Regress and Progress - No More Whining, Breathe Deep


Years ago I used to ride a sick wave of anxiousness and panic. My panic was over relationships, money, my children and their safety, my safety, etc etc. It was a wave that would knock me over and send me tumbling toward a sea of despair and terror. As I struggled to get up, my head popping out of the water, I would fix my hopes on whatever might save me. I usually ended up either dragging them under with me with my anxious behavior or they would hit at me and push me away, in rage or fear. Then I would be overcome by another wave.

I would freak and then need reassurance from people that 'we' were okay, they didn't 'hate' me. I was soooo needy and panicky and 'weird' when it would happen. I would push people away, with my need to be okay and reassured. I was in such a panic that I was reading things into EVERYTHING they said, did, didn't say, didn't do, how they looked at me, etc, etc. I knew that I was being weird, knew I sounded weird, wanted to not be that way or talk that way, but couldn't stop just like a person drowning can't stop at grabbing at whatever or whomever in their fight to stay on top of the water.

The failure, the 'drowning', is in not getting help to figure out how to cope.

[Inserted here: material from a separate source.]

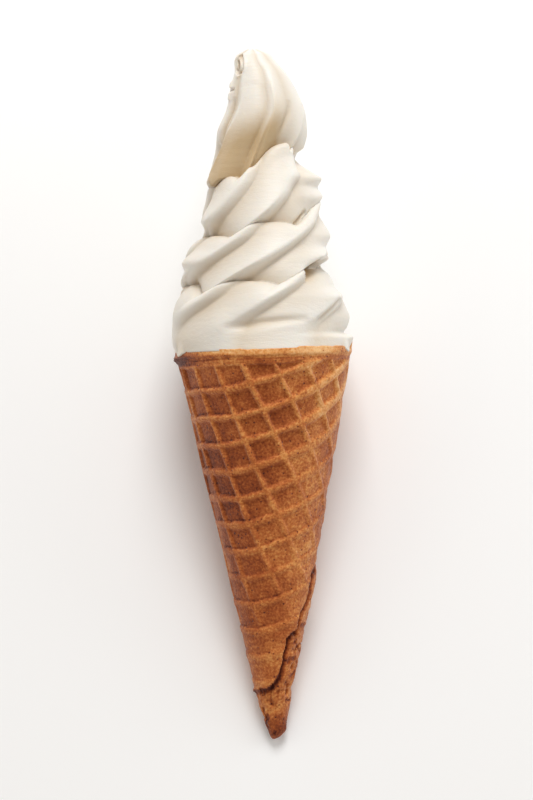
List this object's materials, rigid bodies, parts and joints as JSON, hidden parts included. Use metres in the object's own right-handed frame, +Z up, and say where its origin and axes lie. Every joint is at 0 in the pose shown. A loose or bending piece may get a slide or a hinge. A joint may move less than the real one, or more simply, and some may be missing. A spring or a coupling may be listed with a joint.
{
  "type": "soft serve ice cream cone",
  "caption": "Vanilla soft serve in a piped swirl on a rolled waffle cone, lying on its side along the cone's back.",
  "frame": {"origin": "centre of the whole part's footprint box, on the floor that the cone's back lies on", "axes": "+Y along the floor from the cone's tip towards the top of the swirl, +Z up, away from the floor, +X to the right of the shown side"},
  "size_m": [0.0692, 0.262, 0.0685],
  "materials": {
    "baked_wafer": "dull, porous baked wafer with golden ribs and darker browned recesses",
    "vanilla_soft_serve": "smooth, soft, slightly moist frozen cream"
  },
  "bodies": {
    "root": {"waffle_cone": "baked_wafer", "soft_serve": "vanilla_soft_serve"}
  },
  "joints": []
}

Getting the right tools to deal is a lifesaver. At some point I decided to be pro-active, not reactive. It has been and sometimes is still hard work. For me, I recognize what is going on and am sometimes able to calm down and get on with life before it escalates into this scenario. If it gets past that point, I also have a friend that I can call. We talk, she is patient, she helps me sort out truth from fear, and I deal. I breathe deep. I hold still.

If I regress and stumble when a wave of anxiousness hits me, it is not as bad as it was years ago. I feel the panic burn in my eyes and throat. I deal, not flail. I breath in the salty air, not suck the poisonous water. I stand up, and hold still. I might regress, but my progress holds me on the beach. I feel the water pulling away from under my feet back toward the ocean. But, I stand. I don't get dragged out to the sea anymore.

Your books have hit a chord with me and have helped me use my oxygen to sing instead of whine. My song sometimes is weak, off key and trembling, but, I still sing. Even off key the notes are much more pleasurable to me (and others!) than the annoying whine, whine, whine that used to omit through my mouth.

Life is still life. But instead of struggling against it, wasting my life feeding the fear, I choose to feed life! I LIVE! Whine less, choose to live and breathe deep.